Mesoscale eddies may seem like the sort of thing only a scientist would care about. No one names them, after all, or watches them on the Weather Channel. They've never caused a ship to sink or a sailor to drown. Few people outside the world of oceanography have ever heard of them. Nevertheless, they are as much a cause and effect of the climate as floods and hurricanes. In their slow-moving coils, mesoscale eddies can transport up to 69 trillion cubic feet of water, along with flora and fauna and flotsam, seaweed and krill. If warmer than the water through which they swirl, as Irminger Rings are, they can also transport a great deal of heat. How much heat Irminger Rings transport, no one yet knows. That depends how many are out there, how long they last, how far they travel and where—obscurities Bower hopes her data will illuminate. Of one thing, however, she and other oceanographers are already certain: Irminger Rings exert a profound if subtle influence on the weather of the Labrador Sea and therefore of Greenland and therefore of the world.

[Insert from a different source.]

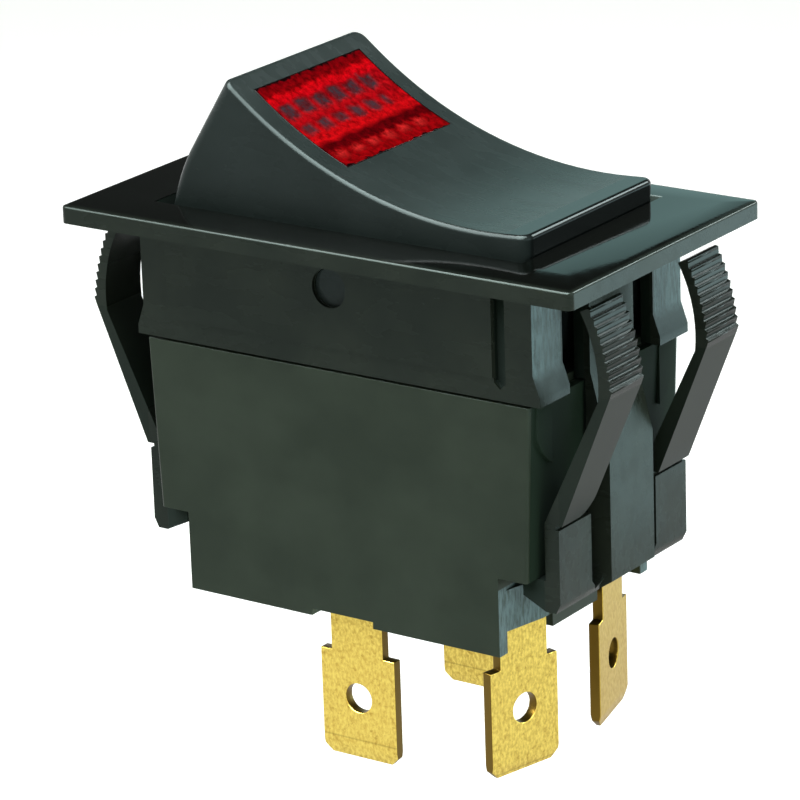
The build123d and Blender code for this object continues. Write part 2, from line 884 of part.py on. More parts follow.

The Labrador Sea isn't only the birthplace of Irminger Rings. It is also the birthplace of icebergs, 41 of which, according to Canadian ice charts, are now loose on the Labrador Current. Two seamen begin standing watch instead of one, scanning the horizon with night-vision goggles. Over the PA system, the first mate gives the order to shut the lids of all portholes; night-vision goggles work best in total darkness. One by one, the ship's bright windows wink out.